KEMRI Investigating Depo-Provera Contraceptive's Link to HIV
Kenya Medical Research Institute (KEMRI) is probing whether using injectable contraception to prevent pregnancy increases the risk of contracting HIV.
Past studies suggest that the popular Depo-Provera could double the risk of a woman getting HIV or passing it to a HIV-negative partner.
KEMRI is following 900 women in Kisumu to look if the ingredients in the drug are responsible for the increase in HIV infection, or if it has to do with the sexual behaviour of its users.
Dr Timothy Mastro, a member of the overall study committee, on Wednesday announced that they had concluded the survey and that findings will be released in 2019.
“We will release our findings in mid-next year. The World Health Organisation (WHO) will then convene a committee of experts, which will make recommendations based on the findings,” he told journalists at the ongoing International Family Planning Conference in Kigali, Rwanda.

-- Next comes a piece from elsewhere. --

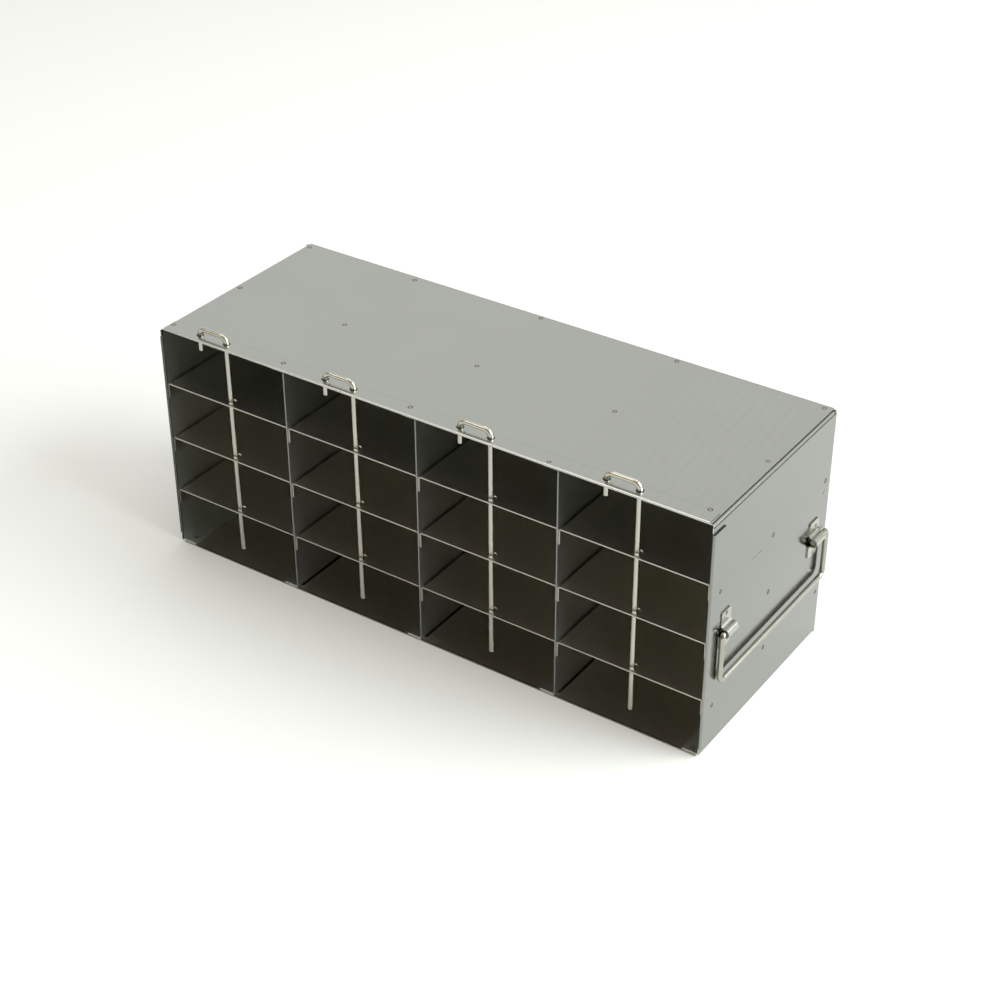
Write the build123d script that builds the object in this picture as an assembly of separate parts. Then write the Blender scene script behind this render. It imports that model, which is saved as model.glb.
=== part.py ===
from build123d import *
import os

os.makedirs("parts", exist_ok=True)

# Rack of folded stainless sheet for an upright freezer: four columns of four
# cells, open at the front and closed at the back. A loose rod in front of each
# column keeps the cells' contents in, and a wire bail on one end carries it.
# X runs along the length, with the bail at +X. The open front faces -Y and Z is
# up. The origin is the centre of the underside. Lengths are in millimetres.

# Cells: all columns are equally wide between the sheets, and all cells equally high
columns = 4
rows = 4
column_pitch = 93.6
rack_depth = 140.0
cell_height = 37.1

# Folded sheet
sheet = 0.8
bend_inside = 0.6
case_flange = 10.9
divider_flange = 10.5
shelf_flange = 10.1
raw_edge_setback = 0.3
shelf_setback = 1.4
top_flange_setback = 1.5
foot_flange_setback = 0.9
back_clearance = 0.2
panel_inset = 2.2
corner_relief = 1.2
cut_margin = 1.0

# Hems: the front edges fold outward and lie flat on the sheet
hem_gap = 0.1
lid_hem_depth = 11.0
end_hem_depth = 12.0
hem_corner = 5.4
hem_relief = 0.7
hem_relief_depth = 1.6
hem_end_trim = 0.8

# Retaining rods
rod_diameter = 3.2
rod_bend_inside = 2.5
rod_from_front = 5.8
rod_loop_width = 20.2
rod_loop_rise = 4.5
rod_short_leg_under_lid = 9.0
rod_tip_above_floor = 7.6
rod_tip_round = 1.0
rod_hole_play = 0.5
shelf_hole_play = 1.65

# Bail
bail_wire = 3.2
bail_play = 0.55
bail_drop = 31.0
bail_axis_height = 76.6
bail_top_bend_inside = 0.85
bail_bar_bend_inside = 2.9
bail_front_gap = 0.4
bail_back_gap = 5.25
bail_end_setback = 0.5

# Clips that hold the bail
clip_width = 10.7
clip_ear = 7.2
clip_hem_gap = 2.2
clip_from_back = 12.45
clip_neck_inside = 1.7
clip_corner = 1.6

# Levels and faces that follow from the sizes above
front = -rack_depth / 2
back = rack_depth / 2
end_face = columns * column_pitch / 2 + sheet / 2
end_inner = end_face - sheet
end_centre = end_face - sheet / 2
panel_half = end_face - panel_inset
raw_front = front + raw_edge_setback
shelf_front = front + shelf_setback
back_inner = back - sheet
bend_centre = bend_inside + sheet / 2
bend_outside = bend_inside + sheet
inside_back = back_inner - bend_inside - back_clearance
flange_back = back - bend_outside - corner_relief
hem_centre = (hem_gap + sheet) / 2
hem_outside = hem_gap / 2 + sheet
shelf_pitch = cell_height + sheet
lid_under = sheet + rows * shelf_pitch - sheet
lid_top = lid_under + sheet
rack_height = lid_top + hem_gap + sheet
low = sheet * 1.5
high = lid_under - sheet / 2


def folded(points, radius, near, far):
    """Sheet whose centreline in the XZ plane is points, running from near to far in Y."""
    centreline = FilletPolyline(*points, radius=radius)
    section = trace(centreline, sheet)
    return extrude(Plane.XZ.offset(-far) * section, far - near)


def block(x0, x1, y0, y1, z0, z1):
    """Box between two corners."""
    middle = Location(((x0 + x1) / 2, (y0 + y1) / 2, (z0 + z1) / 2))
    return middle * Box(x1 - x0, y1 - y0, z1 - z0)


def upright(x, y, radius, z0, z1):
    """Round bar along Z."""
    return Location((x, y, (z0 + z1) / 2)) * Cylinder(radius, z1 - z0)


def cut_ends(wire):
    """The flat faces at the two ends of a wire."""
    return [face for face in wire.faces() if face.geom_type == GeomType.PLANE]


def wire_along(points, diameter, inside_bends):
    """Round wire bent at each inner point."""
    radii = [inside + diameter / 2 for inside in inside_bends]
    path = FilletPolyline(*points, radius=radii)
    section = Plane(origin=path @ 0, z_dir=path % 0) * Circle(diameter / 2)
    return sweep(section, path=path)


def hem_section(reach, depth):
    """Sheet of length reach with its edge turned back on itself. The fold's front is
    at the origin, the sheet lies along +X and the turned leaf on its -Y side."""
    start = (reach, 0)
    fold = (hem_outside, 0)
    flat = Line(start, fold)
    turn = JernArc(flat @ 1, flat % 1, hem_centre, 180)
    leaf = Line(turn @ 1, (depth, -2 * hem_centre))
    return trace(Curve() + [flat, turn, leaf], sheet)


# Positions of the dividers and of the rods
divider_x = [(i - (columns - 2) / 2) * column_pitch for i in range(columns - 1)]
column_x = [(i - (columns - 1) / 2) * column_pitch for i in range(columns)]
rod_y = front + rod_from_front
rod_radius = rod_diameter / 2
lid_hole = rod_radius + rod_hole_play
shelf_hole = rod_radius + shelf_hole_play

# Floor panel, a flat sheet under the flanges
bottom_panel = block(-panel_half, panel_half, front, back, 0, sheet)

# Lid with its hem folded up and back over the front edge
lid_end = Plane(
    origin=(panel_half, front, lid_under + sheet / 2),
    x_dir=(0, 1, 0),
    z_dir=(-1, 0, 0),
)
top_panel = extrude(lid_end * hem_section(rack_depth, lid_hem_depth), 2 * panel_half)
trim_from = panel_half - hem_end_trim
trim_back = front + lid_hem_depth + cut_margin
above = rack_height + cut_margin
below = lid_under - cut_margin
ahead = front - cut_margin
trim = block(trim_from, panel_half + cut_margin, ahead, trim_back, lid_top, above)
top_panel -= trim
top_panel -= mirror(trim, about=Plane.YZ)
for x in column_x:
    top_panel -= upright(x, rod_y, lid_hole, below, above)
    top_panel -= upright(x - rod_loop_width, rod_y, lid_hole, below, above)

# Wrap: both ends and the back are one sheet, with flanges turned in at the ends
end_points = [
    (end_face - case_flange, low),
    (end_centre, low),
    (end_centre, high),
    (end_face - case_flange, high),
]
right_end = folded(end_points, bend_centre, raw_front, flange_back)

# The flanges start behind the web's front edge
top_notch_back = front + top_flange_setback
foot_notch_back = front + foot_flange_setback
bend_top = lid_under - bend_outside
bend_foot = sheet + bend_outside
inside = end_inner - cut_margin
outside = end_face + cut_margin
flange_tip = end_face - case_flange - cut_margin
right_end -= block(flange_tip, end_inner, ahead, top_notch_back, bend_top, above)
right_end -= block(flange_tip, end_inner, ahead, foot_notch_back, -cut_margin, bend_foot)

# The end's hem runs between two small reliefs that free its fold from the raw edge
hem_low = sheet + hem_corner
hem_high = lid_under - hem_corner
relief_back = front + hem_relief_depth
for z in (hem_low - hem_relief, hem_high):
    right_end -= block(inside, outside, ahead, relief_back, z, z + hem_relief)
right_end -= block(inside, outside, ahead, front + hem_outside, hem_low, hem_high)
hem_foot = Plane(origin=(end_centre, front, hem_low), x_dir=(0, 1, 0), z_dir=(0, 0, 1))
end_hem = hem_section(end_hem_depth, end_hem_depth)
right_end += extrude(hem_foot * end_hem, hem_high - hem_low)

left_end = mirror(right_end, about=Plane.YZ)
wrap_points = [
    (-end_centre, flange_back),
    (-end_centre, back - sheet / 2),
    (end_centre, back - sheet / 2),
    (end_centre, flange_back),
]
wrap_section = trace(FilletPolyline(*wrap_points, radius=bend_centre), sheet)
back_web = extrude(Plane.XY.offset(sheet) * wrap_section, lid_under - sheet)
case_wrap = right_end + back_web + left_end

# Dividers between the columns, each a channel with flanges to -X
dividers = []
for x in divider_x:
    points = [
        (x + sheet / 2 - divider_flange, low),
        (x, low),
        (x, high),
        (x + sheet / 2 - divider_flange, high),
    ]
    divider = folded(points, bend_centre, raw_front, inside_back)
    web = x - sheet / 2
    tip = x - divider_flange - cut_margin
    divider -= block(tip, web, ahead, top_notch_back, bend_top, above)
    divider -= block(tip, web, ahead, foot_notch_back, -cut_margin, bend_foot)
    dividers.append(divider)

# Shelves between the walls of each column, with both ends turned down
shelves = {}
for column in range(columns):
    left = -end_inner if column == 0 else divider_x[column - 1] + sheet / 2
    right = end_inner if column == columns - 1 else divider_x[column] - sheet / 2
    for row in range(rows - 1):
        top = sheet + (row + 1) * shelf_pitch
        level = top - sheet / 2
        points = [
            (left + sheet / 2, top - shelf_flange),
            (left + sheet / 2, level),
            (right - sheet / 2, level),
            (right - sheet / 2, top - shelf_flange),
        ]
        shelf = folded(points, bend_centre, shelf_front, inside_back)
        under = top - sheet - cut_margin
        shelf -= upright(column_x[column], rod_y, shelf_hole, under, top + cut_margin)
        shelves[f"shelf_{column + 1}_{row + 1}"] = shelf

# Retaining rods: the long leg passes every shelf and the loop stands on the lid
loop_height = rack_height + rod_loop_rise
long_tip = sheet + rod_tip_above_floor
short_tip = lid_under - rod_short_leg_under_lid
rods = []
for x in column_x:
    points = [
        (x, rod_y, long_tip),
        (x, rod_y, loop_height),
        (x - rod_loop_width, rod_y, loop_height),
        (x - rod_loop_width, rod_y, short_tip),
    ]
    bends = [rod_bend_inside, rod_bend_inside]
    rod = wire_along(points, rod_diameter, bends)
    rims = [edge for face in cut_ends(rod) for edge in face.edges()]
    rods.append(chamfer(rims, min(rod_tip_round, 0.45 * rod_diameter)))

# Clips: a strap with two flat ears and a round barrel that stands off the end
barrel_inside = bail_wire / 2 + bail_play
barrel_centre = barrel_inside + sheet / 2
neck_centre = clip_neck_inside + sheet / 2
axis_off = sheet + barrel_inside
neck_x = sheet / 2 + neck_centre
reach = barrel_centre + neck_centre
neck_z = (reach**2 - (axis_off - neck_x) ** 2) ** 0.5
share = barrel_centre / reach
touch_x = axis_off + (neck_x - axis_off) * share
touch_z = neck_z * share
ear_end = neck_z + clip_ear
upper_ear = Line((sheet / 2, ear_end), (sheet / 2, neck_z))
upper_neck = TangentArc((sheet / 2, neck_z), (touch_x, touch_z), tangent=(0, -1))
barrel = ThreePointArc((touch_x, touch_z), (axis_off + barrel_centre, 0), (touch_x, -touch_z))
lower_neck = TangentArc((sheet / 2, -neck_z), (touch_x, -touch_z), tangent=(0, 1))
lower_ear = Line((sheet / 2, -neck_z), (sheet / 2, -ear_end))
strap_section = trace(Curve() + [upper_ear, upper_neck, barrel, lower_neck, lower_ear], sheet)
clip_plane = Plane.XZ.offset(clip_width / 2)
clip = extrude(clip_plane * strap_section, -clip_width)
ear_corners = [
    edge
    for edge in clip.edges().filter_by(Axis.X)
    if abs(abs(edge.center().Z) - ear_end) < sheet / 10
]
clip = fillet(ear_corners, min(clip_corner, 0.45 * clip_ear))
front_clip_y = front + end_hem_depth + clip_hem_gap + clip_width / 2
rear_clip_y = back - clip_from_back - clip_width / 2
handle_clip_front = Location((end_face, front_clip_y, bail_axis_height)) * clip
handle_clip_rear = Location((end_face, rear_clip_y, bail_axis_height)) * clip

# Bail, hanging down, with its ends turned in through the clips
bail_x = end_face + axis_off
bail_bottom = bail_axis_height - bail_drop
front_arm_y = front_clip_y - clip_width / 2 - bail_front_gap - bail_wire / 2
rear_arm_y = rear_clip_y + clip_width / 2 + bail_back_gap + bail_wire / 2
bail_points = [
    (bail_x, front_clip_y + clip_width / 2 - bail_end_setback, bail_axis_height),
    (bail_x, front_arm_y, bail_axis_height),
    (bail_x, front_arm_y, bail_bottom),
    (bail_x, rear_arm_y, bail_bottom),
    (bail_x, rear_arm_y, bail_axis_height),
    (bail_x, rear_clip_y - clip_width / 2 + bail_end_setback, bail_axis_height),
]
bail_bends = [
    bail_top_bend_inside,
    bail_bar_bend_inside,
    bail_bar_bend_inside,
    bail_top_bend_inside,
]
bail_handle = wire_along(bail_points, bail_wire, bail_bends)

# Written pieces
pieces = {
    "top_panel": top_panel,
    "bottom_panel": bottom_panel,
    "case_wrap": case_wrap,
    "handle_clip_front": handle_clip_front,
    "handle_clip_rear": handle_clip_rear,
    "bail_handle": bail_handle,
}
for i, divider in enumerate(dividers):
    pieces[f"divider_{i + 1}"] = divider
pieces.update(shelves)
for i, rod in enumerate(rods):
    pieces[f"retaining_rod_{i + 1}"] = rod
for name, piece in pieces.items():
    export_step(piece, f"parts/{name}.step")
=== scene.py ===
# %% [markdown]
# A freezer rack in satin stainless steel.
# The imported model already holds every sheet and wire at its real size. This
# notebook gives them their finish, adds the marks that welding and handling
# leave, and lights the rack as in a small studio.

# %% Load the frame and measure it
import math

import bmesh
import bpy
from mathutils import Matrix, Vector


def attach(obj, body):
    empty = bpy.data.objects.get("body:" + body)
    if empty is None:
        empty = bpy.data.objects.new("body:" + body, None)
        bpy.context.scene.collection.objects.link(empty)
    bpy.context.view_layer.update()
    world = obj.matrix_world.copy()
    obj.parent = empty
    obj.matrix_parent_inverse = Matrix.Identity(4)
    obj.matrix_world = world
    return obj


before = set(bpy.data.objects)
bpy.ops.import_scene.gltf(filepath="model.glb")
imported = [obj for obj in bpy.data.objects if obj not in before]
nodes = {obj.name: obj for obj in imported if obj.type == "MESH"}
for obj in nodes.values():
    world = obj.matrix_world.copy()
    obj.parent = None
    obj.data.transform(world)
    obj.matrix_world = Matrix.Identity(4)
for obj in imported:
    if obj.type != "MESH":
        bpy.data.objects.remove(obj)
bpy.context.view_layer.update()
MM = 0.001

# %% [markdown]
# Where the camera stood
# A photograph fixes its own viewpoint: parallel edges of the rack run to
# vanishing points, and those give the direction, the distance and the lens.
# The camera is set up from a place, two angles and a small tilt, which is
# easier to read than a matrix.

# %% Camera
CAMERA_PLACE = (0.56800, -0.81899, 0.70992)
CAMERA_AZIMUTH = 34.320
CAMERA_ELEVATION = 33.044
CAMERA_TILT = -0.071
CAMERA_LENS = 71.595
SENSOR_WIDTH = 36.0
FARTHEST_SEEN = 100.0


def make_camera():
    """Camera that looks along an azimuth, down by an elevation, tilted about its view."""
    data = bpy.data.cameras.new("studio_camera")
    data.sensor_width = SENSOR_WIDTH
    data.lens = CAMERA_LENS
    data.clip_end = FARTHEST_SEEN
    camera = bpy.data.objects.new("studio_camera", data)
    turn = Matrix.Rotation(math.radians(CAMERA_AZIMUTH), 4, "Z")
    lean = Matrix.Rotation(math.radians(90 - CAMERA_ELEVATION), 4, "X")
    tilt = Matrix.Rotation(math.radians(CAMERA_TILT), 4, "Z")
    camera.matrix_world = Matrix.Translation(CAMERA_PLACE) @ turn @ lean @ tilt
    bpy.context.scene.collection.objects.link(camera)
    bpy.context.scene.camera = camera
    return camera


print("Camera:", make_camera().name, "with a lens of", CAMERA_LENS, "mm")

# %% [markdown]
# The floor
# The rack stands on a plain pale floor. It is one large face, so that its edge
# never shows, not even as a line mirrored in the steel.

# %% Floor
FLOOR_SIZE = 24.0
FLOOR_COLOUR = (0.86, 0.86, 0.85, 1)
FLOOR_ROUGHNESS = 0.9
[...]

The KEMRI research is part of the Evidence for Contraceptive Options and HIV Outcomes (ECHO) study which followed a total of 7,830 women using contraceptives in Kenya, South Africa, Zambia, and eSwatini.
Mastro added that the results of this randomised trial would provide the highest quality scientific evidence on hormonal contraceptives and HIV.
Participants were randomly assigned to use any of the three contraceptive methods: Depo-Provera (injectable), the implant and the intrauterine device.
"The study will assess whether the risk of acquiring HIV is different with the use of Depo, Implants and the IUD," he explained.
Injectables are the most popular contraceptives in Kenya, used by about two million women (48 percent of women on contraception).